What you will do:
The data must be written out once more, precisely as given.

Supplied information:
>>>

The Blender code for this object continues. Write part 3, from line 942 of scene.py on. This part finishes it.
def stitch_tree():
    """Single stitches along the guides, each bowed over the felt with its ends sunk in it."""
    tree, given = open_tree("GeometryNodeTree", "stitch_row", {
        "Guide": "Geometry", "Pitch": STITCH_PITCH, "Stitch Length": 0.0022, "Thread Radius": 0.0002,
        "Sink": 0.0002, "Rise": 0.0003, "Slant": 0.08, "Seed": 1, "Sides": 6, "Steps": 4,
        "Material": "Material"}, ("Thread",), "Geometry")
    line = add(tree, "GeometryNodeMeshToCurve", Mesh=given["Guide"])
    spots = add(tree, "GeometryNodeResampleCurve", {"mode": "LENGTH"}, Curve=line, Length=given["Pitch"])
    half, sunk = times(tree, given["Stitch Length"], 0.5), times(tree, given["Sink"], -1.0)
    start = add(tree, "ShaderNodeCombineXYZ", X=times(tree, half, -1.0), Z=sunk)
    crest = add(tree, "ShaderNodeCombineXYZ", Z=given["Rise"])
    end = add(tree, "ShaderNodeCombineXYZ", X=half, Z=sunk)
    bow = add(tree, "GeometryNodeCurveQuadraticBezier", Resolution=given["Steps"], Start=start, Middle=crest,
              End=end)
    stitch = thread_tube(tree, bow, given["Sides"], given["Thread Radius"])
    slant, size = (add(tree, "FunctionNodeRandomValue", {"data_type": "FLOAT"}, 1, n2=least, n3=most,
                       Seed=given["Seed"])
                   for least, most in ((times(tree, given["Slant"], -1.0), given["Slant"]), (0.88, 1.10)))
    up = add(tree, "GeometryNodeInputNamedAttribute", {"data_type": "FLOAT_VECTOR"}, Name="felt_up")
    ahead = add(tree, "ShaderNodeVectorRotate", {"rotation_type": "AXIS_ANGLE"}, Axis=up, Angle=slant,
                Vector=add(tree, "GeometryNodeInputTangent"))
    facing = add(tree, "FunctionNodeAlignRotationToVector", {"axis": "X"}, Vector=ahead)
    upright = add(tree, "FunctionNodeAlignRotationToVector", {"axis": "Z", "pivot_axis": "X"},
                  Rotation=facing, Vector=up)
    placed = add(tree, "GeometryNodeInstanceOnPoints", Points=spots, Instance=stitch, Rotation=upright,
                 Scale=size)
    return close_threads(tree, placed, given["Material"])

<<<

Task response:
The Blender code for this object continues. Write part 3, from line 942 of scene.py on. This part finishes it.
def stitch_tree():
    """Single stitches along the guides, each bowed over the felt with its ends sunk in it."""
    tree, given = open_tree("GeometryNodeTree", "stitch_row", {
        "Guide": "Geometry", "Pitch": STITCH_PITCH, "Stitch Length": 0.0022, "Thread Radius": 0.0002,
        "Sink": 0.0002, "Rise": 0.0003, "Slant": 0.08, "Seed": 1, "Sides": 6, "Steps": 4,
        "Material": "Material"}, ("Thread",), "Geometry")
    line = add(tree, "GeometryNodeMeshToCurve", Mesh=given["Guide"])
    spots = add(tree, "GeometryNodeResampleCurve", {"mode": "LENGTH"}, Curve=line, Length=given["Pitch"])
    half, sunk = times(tree, given["Stitch Length"], 0.5), times(tree, given["Sink"], -1.0)
    start = add(tree, "ShaderNodeCombineXYZ", X=times(tree, half, -1.0), Z=sunk)
    crest = add(tree, "ShaderNodeCombineXYZ", Z=given["Rise"])
    end = add(tree, "ShaderNodeCombineXYZ", X=half, Z=sunk)
    bow = add(tree, "GeometryNodeCurveQuadraticBezier", Resolution=given["Steps"], Start=start, Middle=crest,
              End=end)
    stitch = thread_tube(tree, bow, given["Sides"], given["Thread Radius"])
    slant, size = (add(tree, "FunctionNodeRandomValue", {"data_type": "FLOAT"}, 1, n2=least, n3=most,
                       Seed=given["Seed"])
                   for least, most in ((times(tree, given["Slant"], -1.0), given["Slant"]), (0.88, 1.10)))
    up = add(tree, "GeometryNodeInputNamedAttribute", {"data_type": "FLOAT_VECTOR"}, Name="felt_up")
    ahead = add(tree, "ShaderNodeVectorRotate", {"rotation_type": "AXIS_ANGLE"}, Axis=up, Angle=slant,
                Vector=add(tree, "GeometryNodeInputTangent"))
    facing = add(tree, "FunctionNodeAlignRotationToVector", {"axis": "X"}, Vector=ahead)
    upright = add(tree, "FunctionNodeAlignRotationToVector", {"axis": "Z", "pivot_axis": "X"},
                  Rotation=facing, Vector=up)
    placed = add(tree, "GeometryNodeInstanceOnPoints", Points=spots, Instance=stitch, Rotation=upright,
                 Scale=size)
    return close_threads(tree, placed, given["Material"])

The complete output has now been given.